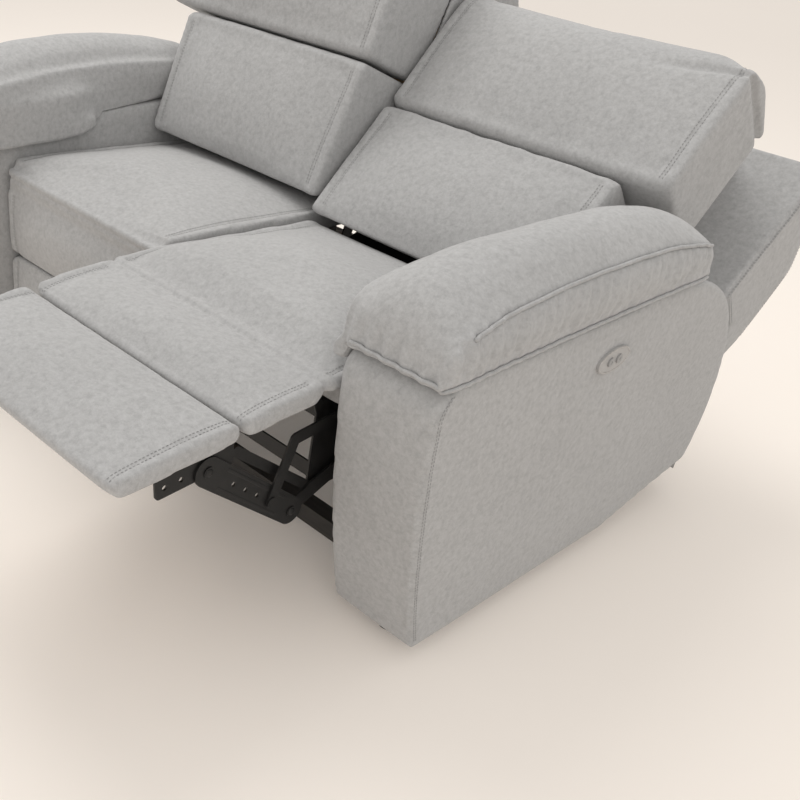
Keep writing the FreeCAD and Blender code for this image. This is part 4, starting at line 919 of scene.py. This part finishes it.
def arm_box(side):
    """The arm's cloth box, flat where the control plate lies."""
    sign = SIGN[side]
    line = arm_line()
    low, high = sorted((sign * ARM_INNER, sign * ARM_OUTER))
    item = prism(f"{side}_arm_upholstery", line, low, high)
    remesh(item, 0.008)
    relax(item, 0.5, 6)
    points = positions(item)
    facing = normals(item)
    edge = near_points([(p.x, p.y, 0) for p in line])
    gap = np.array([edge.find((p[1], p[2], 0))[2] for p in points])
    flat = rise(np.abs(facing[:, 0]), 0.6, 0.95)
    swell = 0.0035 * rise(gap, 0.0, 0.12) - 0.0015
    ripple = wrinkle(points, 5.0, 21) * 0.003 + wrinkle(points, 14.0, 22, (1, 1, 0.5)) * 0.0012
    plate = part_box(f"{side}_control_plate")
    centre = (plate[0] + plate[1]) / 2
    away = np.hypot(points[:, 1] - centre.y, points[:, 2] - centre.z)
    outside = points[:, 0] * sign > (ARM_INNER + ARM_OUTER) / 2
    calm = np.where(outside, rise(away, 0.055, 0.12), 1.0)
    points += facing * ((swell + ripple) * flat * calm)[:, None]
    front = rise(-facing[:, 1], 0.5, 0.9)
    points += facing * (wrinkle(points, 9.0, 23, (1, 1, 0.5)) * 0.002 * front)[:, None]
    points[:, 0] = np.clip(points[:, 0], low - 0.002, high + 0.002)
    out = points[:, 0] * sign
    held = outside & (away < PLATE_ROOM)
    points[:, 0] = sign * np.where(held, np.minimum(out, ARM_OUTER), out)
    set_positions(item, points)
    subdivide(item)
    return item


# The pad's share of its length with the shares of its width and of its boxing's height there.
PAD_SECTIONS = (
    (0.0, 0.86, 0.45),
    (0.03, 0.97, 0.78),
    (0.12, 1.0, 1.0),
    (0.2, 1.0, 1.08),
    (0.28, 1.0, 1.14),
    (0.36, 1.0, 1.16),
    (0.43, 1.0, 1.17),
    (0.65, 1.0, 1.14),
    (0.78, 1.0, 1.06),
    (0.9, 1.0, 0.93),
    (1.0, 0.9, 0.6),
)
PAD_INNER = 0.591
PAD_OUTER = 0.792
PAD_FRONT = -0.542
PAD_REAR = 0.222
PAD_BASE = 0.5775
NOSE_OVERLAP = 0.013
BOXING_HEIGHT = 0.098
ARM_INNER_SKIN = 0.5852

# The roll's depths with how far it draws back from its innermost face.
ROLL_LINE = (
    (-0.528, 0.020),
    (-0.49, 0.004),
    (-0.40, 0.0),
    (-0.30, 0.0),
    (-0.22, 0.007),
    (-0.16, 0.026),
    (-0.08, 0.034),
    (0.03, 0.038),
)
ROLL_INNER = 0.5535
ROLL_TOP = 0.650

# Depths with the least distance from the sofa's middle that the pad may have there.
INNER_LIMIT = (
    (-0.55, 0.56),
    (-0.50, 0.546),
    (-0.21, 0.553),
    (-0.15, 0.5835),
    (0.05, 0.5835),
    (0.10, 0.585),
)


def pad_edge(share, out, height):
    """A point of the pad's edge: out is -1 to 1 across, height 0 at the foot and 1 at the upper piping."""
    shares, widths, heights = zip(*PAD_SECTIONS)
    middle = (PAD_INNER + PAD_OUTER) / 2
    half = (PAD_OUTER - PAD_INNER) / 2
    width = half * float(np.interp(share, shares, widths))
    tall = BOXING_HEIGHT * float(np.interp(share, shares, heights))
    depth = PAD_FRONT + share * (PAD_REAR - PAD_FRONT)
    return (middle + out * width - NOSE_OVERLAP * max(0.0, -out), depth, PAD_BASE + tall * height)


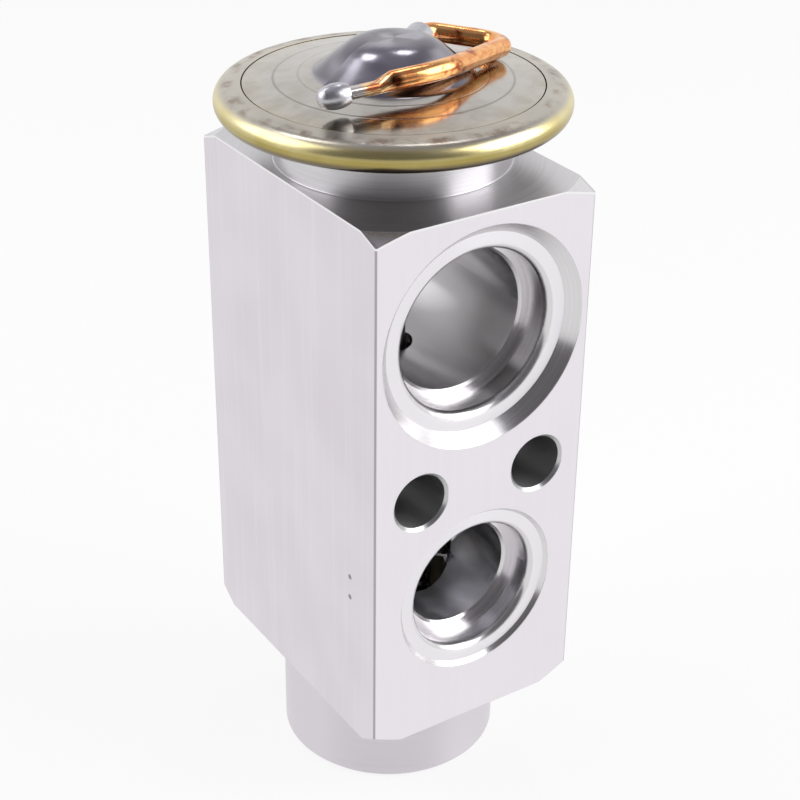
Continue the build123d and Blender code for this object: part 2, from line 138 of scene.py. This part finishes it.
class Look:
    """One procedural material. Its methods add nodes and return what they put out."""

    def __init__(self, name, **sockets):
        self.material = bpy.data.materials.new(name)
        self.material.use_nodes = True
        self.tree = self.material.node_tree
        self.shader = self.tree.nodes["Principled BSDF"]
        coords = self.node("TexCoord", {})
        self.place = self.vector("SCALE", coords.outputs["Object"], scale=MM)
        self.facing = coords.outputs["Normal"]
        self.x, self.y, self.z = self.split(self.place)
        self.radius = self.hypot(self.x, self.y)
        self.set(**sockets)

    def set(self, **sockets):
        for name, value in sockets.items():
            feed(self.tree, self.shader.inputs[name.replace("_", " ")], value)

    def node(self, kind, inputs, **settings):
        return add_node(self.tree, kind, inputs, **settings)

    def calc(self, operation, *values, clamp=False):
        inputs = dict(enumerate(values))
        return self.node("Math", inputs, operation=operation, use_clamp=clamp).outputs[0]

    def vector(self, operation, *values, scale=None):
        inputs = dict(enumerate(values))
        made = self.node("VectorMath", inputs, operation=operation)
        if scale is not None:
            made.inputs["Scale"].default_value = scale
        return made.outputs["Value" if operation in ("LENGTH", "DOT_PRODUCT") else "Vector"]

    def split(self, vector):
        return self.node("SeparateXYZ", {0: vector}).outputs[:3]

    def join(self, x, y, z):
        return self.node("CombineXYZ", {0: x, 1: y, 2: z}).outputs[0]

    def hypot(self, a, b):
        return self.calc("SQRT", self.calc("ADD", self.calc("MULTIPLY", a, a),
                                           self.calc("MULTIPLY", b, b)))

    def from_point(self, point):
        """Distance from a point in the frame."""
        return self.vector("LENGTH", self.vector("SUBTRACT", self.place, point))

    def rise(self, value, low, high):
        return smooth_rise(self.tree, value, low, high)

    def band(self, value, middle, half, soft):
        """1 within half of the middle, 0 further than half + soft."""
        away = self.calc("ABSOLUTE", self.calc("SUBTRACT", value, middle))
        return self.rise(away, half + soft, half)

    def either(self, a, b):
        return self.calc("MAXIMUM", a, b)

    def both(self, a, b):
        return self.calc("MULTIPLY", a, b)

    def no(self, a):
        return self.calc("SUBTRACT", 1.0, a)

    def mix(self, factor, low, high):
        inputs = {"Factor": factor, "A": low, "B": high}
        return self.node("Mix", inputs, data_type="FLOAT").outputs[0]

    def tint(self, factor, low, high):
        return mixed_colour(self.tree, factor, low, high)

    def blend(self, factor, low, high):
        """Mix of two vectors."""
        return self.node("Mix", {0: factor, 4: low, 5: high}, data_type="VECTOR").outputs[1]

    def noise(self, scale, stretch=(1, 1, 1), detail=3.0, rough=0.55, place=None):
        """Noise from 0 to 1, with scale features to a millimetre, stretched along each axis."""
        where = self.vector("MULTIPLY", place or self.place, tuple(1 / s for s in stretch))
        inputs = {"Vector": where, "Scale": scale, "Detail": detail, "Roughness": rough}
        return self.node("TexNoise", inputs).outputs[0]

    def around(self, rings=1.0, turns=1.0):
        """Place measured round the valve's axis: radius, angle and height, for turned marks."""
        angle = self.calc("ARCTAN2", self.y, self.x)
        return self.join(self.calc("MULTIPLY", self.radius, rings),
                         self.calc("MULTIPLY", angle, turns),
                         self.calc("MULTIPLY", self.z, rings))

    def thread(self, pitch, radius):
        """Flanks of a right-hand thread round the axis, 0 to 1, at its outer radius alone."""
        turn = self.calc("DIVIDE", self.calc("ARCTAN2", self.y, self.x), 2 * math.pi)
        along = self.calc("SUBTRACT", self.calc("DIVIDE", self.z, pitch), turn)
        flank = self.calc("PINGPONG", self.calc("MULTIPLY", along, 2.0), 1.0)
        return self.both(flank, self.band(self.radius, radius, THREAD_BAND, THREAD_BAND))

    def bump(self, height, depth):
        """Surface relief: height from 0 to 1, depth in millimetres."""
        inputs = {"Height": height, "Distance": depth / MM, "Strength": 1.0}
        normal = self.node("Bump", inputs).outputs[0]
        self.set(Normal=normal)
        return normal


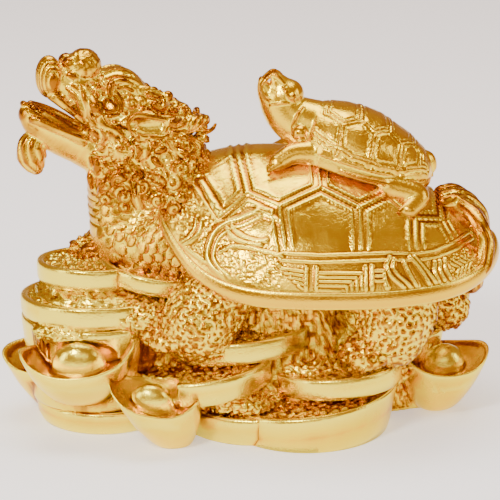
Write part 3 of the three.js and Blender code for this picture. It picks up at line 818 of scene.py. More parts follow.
+ + + +
Work required:
Your task is to collect every line above that contains the word "finishes".

Solution to the exercise:
Keep writing the FreeCAD and Blender code for this image. This is part 4, starting at line 919 of scene.py. This part finishes it.
Continue the build123d and Blender code for this object: part 2, from line 138 of scene.py. This part finishes it.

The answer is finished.